Weaker domestic demand and growing disinflationary pressures is weighing on the business confidence of Indian corporates, the final reading for 2015 suggests.
MNI India Business Sentiment, a monthly poll of Indian business executives at BSE (formerly the Bombay Stock Exchange)-listed companies, dipped to 60.7 this month from 60.9 in November. MNI Indicators is part of Germany’s Deutsche Börse Group
An indicator reading above 50 shows expansion and below 50 indicates contraction, so Indian business sentiment remains well into positive territory. However, the business sentiment indicator (BSI) average of 61.3 for the three months to December was the weakest quarter in 2015 and the lowest reading since Q4 2013.
Weak domestic demand meant that production and new orders were down 9.7% and 8.6% year-on-year (YoY) respectively in December, with the latter now 12.5% below last year’s average. More positively, there was an increase in foreign demand for India’s goods and services for the second consecutive month as the export orders indicator rose 6.1% in December.
MNI Indicators said that Indian companies faced lower costs for raw materials and other inputs owing to the fall in crude oil and other commodity prices. Some passed on these cost savings to their customers, while several reported that they had cut their prices even more sharply owing to high competition and low demand.

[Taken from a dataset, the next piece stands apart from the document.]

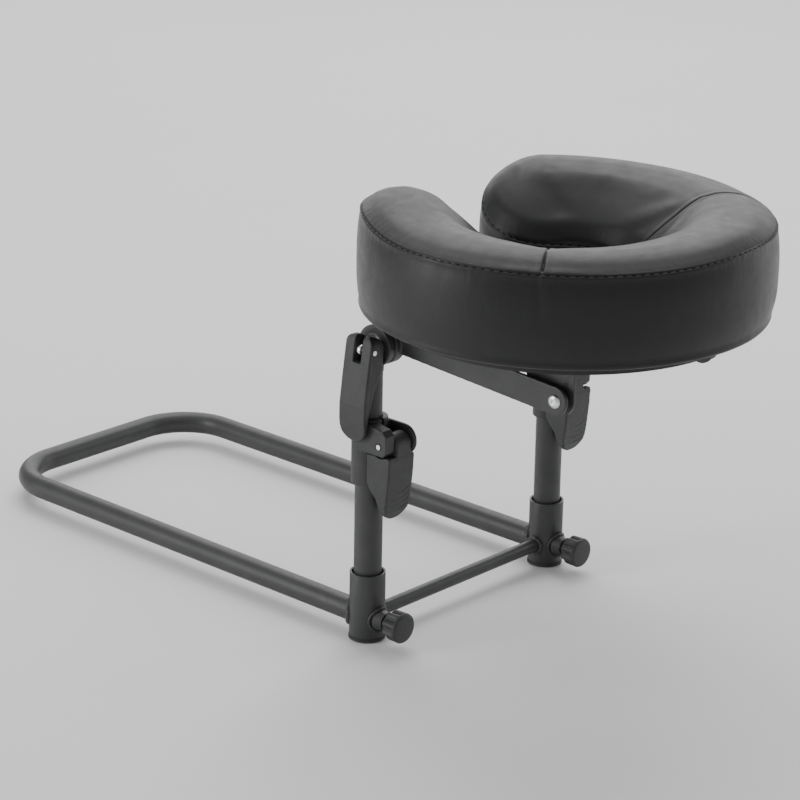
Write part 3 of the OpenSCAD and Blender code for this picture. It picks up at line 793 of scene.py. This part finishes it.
    # the sewn rows follow the finished surface
    seam_row = [i for i, o in enumerate(order) if o == ("top", 0)][0]
    rim = final[seam_row * n:(seam_row + 1) * n]
    rim_n = normal[seam_row * n:(seam_row + 1) * n]
    parts = stitches(rim, rim_n, run, whole, count)
    v, f = joined(parts)
    th = make("cushion_stitching", v, f, "thread", "platform", (), 60)
    th.parent, th.matrix_parent_inverse = ob, Matrix.Identity(4)
    return ob


def stitches(pts, nor, run, whole, count):
    """Short lengths of thread along a closed seam, each dipping into the leather at its ends."""
    pts, nor = np.vstack([pts, pts[:1]]), np.vstack([nor, nor[:1]])
    run = np.append(run, whole)
    parts = []
    for k in range(count):
        s = (k / count * whole + np.linspace(-0.31, 0.31, 7) * whole / count) % whole
        p = np.column_stack([np.interp(s, run, pts[:, i]) for i in range(3)])
        m = np.column_stack([np.interp(s, run, nor[:, i]) for i in range(3)])
        m /= np.linalg.norm(m, axis=1)[:, None]
        lift = np.array([-0.6, -0.05, 0.2, 0.28, 0.2, -0.05, -0.6]) * MM
        r = np.array([0.14, 0.28, 0.32, 0.33, 0.32, 0.28, 0.14]) * MM
        parts.append(swept(p + m * lift[:, None], r, 6, closed=False))
    return parts


# ---------- hook and loop tape ----------
def build_tapes():
    for node, mat in (("hook_strips", "hook"), ("loop_strips", "loop")):
        lo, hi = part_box(node)
        centre = np.array([0, CEN.y])
        ro = hi.x
        ri, span = ro - 0.026, math.radians(112)
        z0, z1 = lo.z + 0.00005, hi.z - 0.00005
        across = np.concatenate([[0], np.linspace(0.03, 0.97, 13), [1]])
        round_edge = np.minimum(1, np.minimum(across, 1 - across) / 0.03) ** 0.5
        verts, n = [], 240
        for a in np.linspace(-span, span, n):
            fray = 0.0002 * noise.noise(Vector((a * 60, 1.7, 0)))
            d = np.array([math.sin(a), -math.cos(a)])
            ring = [(ri + fray + (ro - ri) * t, (z0 + z1) / 2 + (z1 - z0) / 2 * e)
                    for t, e in zip(across, round_edge)]
            ring += [(r, z0 + z1 - z) for r, z in ring[-2:0:-1]]
            verts += [(*(centre + d * r), z) for r, z in ring]
        m = 2 * len(across) - 2
        faces = [(i * m + k, i * m + (k + 1) % m, (i + 1) * m + (k + 1) % m, (i + 1) * m + k)
                 for i in range(n - 1) for k in range(m)]
        faces += [tuple(range(m))[::-1], tuple((n - 1) * m + k for k in range(m))]
        make(node + "_tape", verts, faces, mat, "platform", (node,), 40)


# ---------- knobs ----------
def build_knobs():
    lo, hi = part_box("near_knob")
    cx, cz, y0, y1 = mid("near_knob").x, mid("near_knob").z, hi.y, lo.y
    R = (hi.z - lo.z) / 2
    # y from the neck to the face, radius share, how deep the grip flutes cut
    prof = [(0, .30, 0), (0, .48, 0), (-.4, .55, 0), (-1.6, .57, 0), (-2.3, .62, 0), (-2.8, .76, .2),
            (-3.3, .88, .7), (-4, .94, .95), (-5.2, .97, 1), (-7, .98, 1), (-9, .985, 1),
            (-11, .99, 1), (-13, .995, 1), (-14.2, 1, .92), (-15, 1, .6), (-15.6, 1, .22),
            (-16.1, .99, .05), (-16.7, .965, 0), (-17.2, .92, 0), (-17.55, .86, 0), (-17.75, .78, 0),
            (-17.85, .62, 0), (-17.93, .42, 0), (-17.98, .2, 0), (-18, 0, 0)]
    steps, lobes = 192, 8
    verts, faces = [], []
    for y, share, cut in prof[:-1]:
        for k in range(steps):
            w = 2 * math.pi * k / steps
            wave = (0.5 - 0.5 * math.cos(lobes * w)) ** 0.7
            r = R * share - 0.0029 * cut * (1 - wave)
            verts.append((cx + r * math.sin(w), y0 + y * MM, cz + r * math.cos(w)))
    rings = len(prof) - 1
    for i in range(rings - 1):
        for k in range(steps):
            m = (k + 1) % steps
            faces.append((i * steps + k, (i + 1) * steps + k, (i + 1) * steps + m, i * steps + m))
    tip = len(verts)
    verts.append((cx, y1, cz))
    faces += [((rings - 1) * steps + k, tip, (rings - 1) * steps + (k + 1) % steps)
              for k in range(steps)]
    faces.append(tuple(range(steps)))
    near = make("near_knob_grip", verts, faces, "plastic", "near_knob", ("near_knob",), 60)
    finish_piece("far_knob_grip", mirrored(near.data, "far_knob_grip"), "plastic", "far_knob",
                 ("far_knob",), 60)


# ---------- weld beads ----------
def build_welds():
    sock = mid("near_socket")
    R = (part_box("near_socket")[1].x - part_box("near_socket")[0].x) / 2
    tube = (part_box("loop_tube")[1].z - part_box("loop_tube")[0].z) / 2
    bar = (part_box("cross_bar")[1].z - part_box("cross_bar")[0].z) / 2
    boss_lo, boss_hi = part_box("knob_bosses")
    boss = (boss_hi.z - boss_lo.z) / 2
    parts = []
    for side in (1, -1):
        cx = sock.x * side
        for r, direction in ((tube, (0, 1)), (bar, (side, 0)), (boss, (0, -1))):
            pts = []
            for k in range(88):
                w = 2 * math.pi * k / 88
                off, z = (r + 0.0007) * math.cos(w), (r + 0.0007) * math.sin(w)
                deep = math.sqrt(R * R - off * off) + 0.0007
                dx, dy = direction
                pts.append((cx + dx * deep + dy * off, dy * deep - dx * off, z))
            size = 0.0024 if r == tube else 0.0019 if r == bar else 0.0013
            parts.append(swept(pts, size, 14, True, 0.06, 0.0035))
    v, f = joined(parts)
    make("weld_beads", v, f, "frame", "base", (), 60)


# ---------- moulded levers and clamps ----------
def build_flip_levers():
    me = moulded("near_flip_lever", 0.00055, 14)
    lo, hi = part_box("near_flip_lever")
    cx, half = (lo.x + hi.x) / 2, (hi.x - lo.x) / 2
    co = coords(me)
    front = np.clip((-co[:, 1] - 0.0235) / 0.002, 0, 1)
    u = (co[:, 0] - cx) / half
    side = np.clip((0.80 - np.abs(u)) / 0.16, 0, 1)
    cut = np.zeros(len(co))
    for k in range(4):
        z = lo.z + (0.0085 + 0.0047 * k) + 0.0062 * u * u
        cut += np.exp(-((co[:, 2] - z) / 0.0007) ** 2)
    # the hub runs down into the front face without a step
    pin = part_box("lever_pins")
    pin_z = (pin[0].z + pin[1].z) / 2
    between = np.clip((u + 0.36) / 0.05, 0, 1) * np.clip((0.78 - u) / 0.05, 0, 1)
    above = np.clip((co[:, 2] - pin_z + 0.0105) / 0.002, 0, 1)
    level = above * np.clip((pin_z + 0.0085 - co[:, 2]) / 0.0085, 0, 1) ** 0.5
    fuller = co[:, 1] - 0.0021 * between * level * np.clip((-co[:, 1] - 0.0235) / 0.004, 0, 1)
    co[:, 1] = np.where(co[:, 1] > -0.0317, np.maximum(fuller, -0.0317), co[:, 1])
    co[:, 1] += 0.00045 * cut * front * side * np.clip(0.75 + 0.45 * u, 0.25, 1)
    set_coords(me, co)
    finish_piece("far_flip_grip", mirrored(me, "far_flip_grip"), "plastic", "far_flip_lever",
                 ("far_flip_lever",), 70)
    finish_piece("near_flip_grip", me, "plastic", "near_flip_lever",
                 ("near_flip_lever",), 70)


def build_clamps():
    me = moulded("near_clamp", 0.0005, 18)
    finish_piece("far_clamp_body", mirrored(me, "far_clamp_body"), "plastic", "posts",
                 ("far_clamp",), 70)
    finish_piece("near_clamp_body", me, "plastic", "posts", ("near_clamp",), 70)


def build_cam_lever():
    me = moulded("cam_lever", 0.0005, 16)
    lo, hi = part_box("cam_lever")
    pin = mid("cam_pin")
    co = coords(me)
    # the outer face stands a little proud of the two cheeks
    t = np.clip((pin.z - co[:, 2]) / (pin.z - lo.z), 0, 1)
    face_x = pin.x - 0.0049 - 0.0062 * np.clip(t / 0.7, 0, 1) + 0.004 * np.clip((t - 0.75) / 0.25, 0, 1) ** 2
    behind = np.clip((co[:, 0] - face_x - 0.0032) / 0.0007, 0, 1)
    outer = np.clip((np.abs(co[:, 1]) - 0.0085) / 0.002, 0, 1)
    co[:, 1] -= np.sign(co[:, 1]) * 0.0008 * behind * outer
    set_coords(me, co)
    finish_piece("cam_lever_grip", me, "plastic", "cam_lever", ("cam_lever",), 70)


def build_arms():
    """Each arm with soft edges and a dome-shaped end on its hub boss."""
    me = moulded("near_arm", 0.0006, 8)
    hub, end = mid("spreader_tube"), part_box("near_arm")[1].x
    head_lo, head_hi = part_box("near_head")
    full, rounding = (head_hi.y - head_lo.y) / 2, 0.0062
    co = coords(me)
    t = np.clip((co[:, 0] - end + rounding) / rounding, 0, 1)
    limit = full - rounding * (1 - np.sqrt(1 - t * t))
    y, z = co[:, 1] - hub.y, co[:, 2] - hub.z
    r = np.hypot(y, z)
    pull = np.where((t > 0) & (r > limit), limit / np.maximum(r, 1e-6), 1)
    co[:, 1], co[:, 2] = hub.y + y * pull, hub.z + z * pull
    set_coords(me, co)
    finish_piece("far_arm_formed", mirrored(me, "far_arm_formed"), "frame", "arms",
                 ("far_arm",), 70)
    finish_piece("near_arm_formed", me, "frame", "arms", ("near_arm",), 70)


def build_heads():
    me = moulded("near_head", 0.0005, 12)
    finish_piece("far_head_forging", mirrored(me, "far_head_forging"), "frame", "risers",
                 ("far_head",), 70)
    finish_piece("near_head_forging", me, "frame", "risers", ("near_head",), 70)


def build_draw_rod():
    """The rod through the hub, with a rounded eye on the cam pin."""
    eye, far = mid("cam_pin"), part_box("draw_rod")[1].x
    R = (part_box("draw_rod")[1].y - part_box("draw_rod")[0].y) / 2
    ring = turned([(-0.0017, 0), (-0.0017, 0.0033), (-0.0012, 0.0041), (0, 0.0043), (0.0012, 0.0041),
                   (0.0017, 0.0033), (0.0017, 0)], eye, (0, 1, 0), 48)
    length = far - eye.x
    rod = turned([(0, 0), (0, R * 0.75), (0.005, R * 0.8), (0.008, R), (length - 0.001, R),
                  (length, R - 0.001), (length, 0)], eye, (1, 0, 0), 48)
    v, f = joined([ring, rod])
    make("draw_rod_turned", v, f, "bright", "risers", ("draw_rod",), 35)


def build_rivets():
    lo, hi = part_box("rivets")
    cz, cy = (lo.z + hi.z) / 2, (lo.y + hi.y) / 2
    R = (hi.z - lo.z) / 2
    arm_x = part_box("rivet_spacers")[0].x - 0.003
    parts = []
    for side in (-1, 1):
        x = lo.x if side < 0 else hi.x
        height = arm_x - lo.x
        # from the dimple in the head to the tail behind the bracket
        prof = [(0.0009, 0), (0.00075, 0.0009), (0.0003, 0.00145), (0.00005, 0.0019), (0, 0.0024),
                (0.00015, 0.0031), (0.0006, 0.0042), (0.0012, 0.0049), (height * 0.8, R * 0.985),
                (height, R), (height, 0.0040), (0.0118, 0.0040), (0.0120, 0.0053), (0.0134, 0.0053),
                (0.0140, 0.0046), (0.0142, 0.003), (0.0142, 0)]
        parts.append(turned(prof, (x, cy, cz), (-side, 0, 0), 64))
    v, f = joined(parts)
    make("rivet_pair", v, f, "bright", "arms", ("rivets",), 35)


def round_plain_metal():
    round_over("near_bracket", "platform", "frame", 0.0005, 3, "far_bracket")
    round_over("platform_board", "platform", "board", 0.0010, 3)
    round_over("near_socket", "base", "frame", 0.0004, 2, "far_socket")


# ---------- studio ----------
def area(name, place, aim, size, power, size_y):
    light = bpy.data.lights.new(name, "AREA")
    light.energy, light.size = power, size
    light.shape, light.size_y = "RECTANGLE", size_y
    ob = bpy.data.objects.new(name, light)
    ob.location = place
    ob.rotation_euler = (Vector(aim) - Vector(place)).to_track_quat("-Z", "Y").to_euler()
    scene.collection.objects.link(ob)


def studio():
    floor_z = CAD_LO.z - 0.0006
    n, r = 48, 14.0
    verts = [(r * math.cos(2 * math.pi * k / n), r * math.sin(2 * math.pi * k / n), floor_z)
             for k in range(n)] + [(0, 0, floor_z)]
    me = bpy.data.meshes.new("floor")
    me.from_pydata(verts, [], [(k, (k + 1) % n, n) for k in range(n)])
    floor = bpy.data.objects.new("floor", me)
    me.materials.append(floor_paint())
    scene.collection.objects.link(floor)
    world = bpy.data.worlds.new("studio")
    world.use_nodes = True
    world.node_tree.nodes["Background"].inputs[0].default_value = (1.0, 1.0, 1.0, 1)
    world.node_tree.nodes["Background"].inputs[1].default_value = 0.40
    scene.world = world
    aim = (0, -0.05, 0.2)
    area("key_box", (1.1, 1.0, 2.3), aim, 2.2, 36, 1.5)
    area("top_box", (0.2, 0.2, 2.7), aim, 3.0, 18, 3.0)
    area("back_box", (2.0, 1.8, 1.1), aim, 3.0, 22, 1.5)
    area("left_box", (-2.1, 1.3, 0.8), aim, 0.9, 26, 1.6)
    area("right_box", (2.1, -1.0, 0.8), aim, 0.6, 9, 1.4)


place_camera()
keep_nodes()
build_cushion()
build_tapes()
build_knobs()
build_welds()
build_flip_levers()
build_clamps()
build_cam_lever()
build_arms()
build_heads()
build_draw_rod()
build_rivets()
round_plain_metal()
studio()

This could explain the fall in the financial position indicator to the lowest since October 2013. High debt and low sales have also hurt Indian firms’ balance sheets this year as evidenced by the decline in the indicator to 64.1 in Q4, the lowest level since Q2 2013.
“The decline in business sentiment throughout 2015 casts some doubt over the sustainability of growth in India,” said the chief economist of MNI Indicators, Philip Uglow .
“Notably orders, a key measure of activity, have been in trend decline for more than a year. The stabilisation in export orders and production provides some optimism that things might be on the turn, but we need to see more data to see if this does indeed prove to be the case.
“The decline in input prices and stronger disinflationary pressure on prices received should help to limit demand pressure on inflation. Efforts to tackle price pressures from the supply side need to be stepped up to enable the Reserve Bank of India [RBI] to use monetary policy effectively to support the economy.”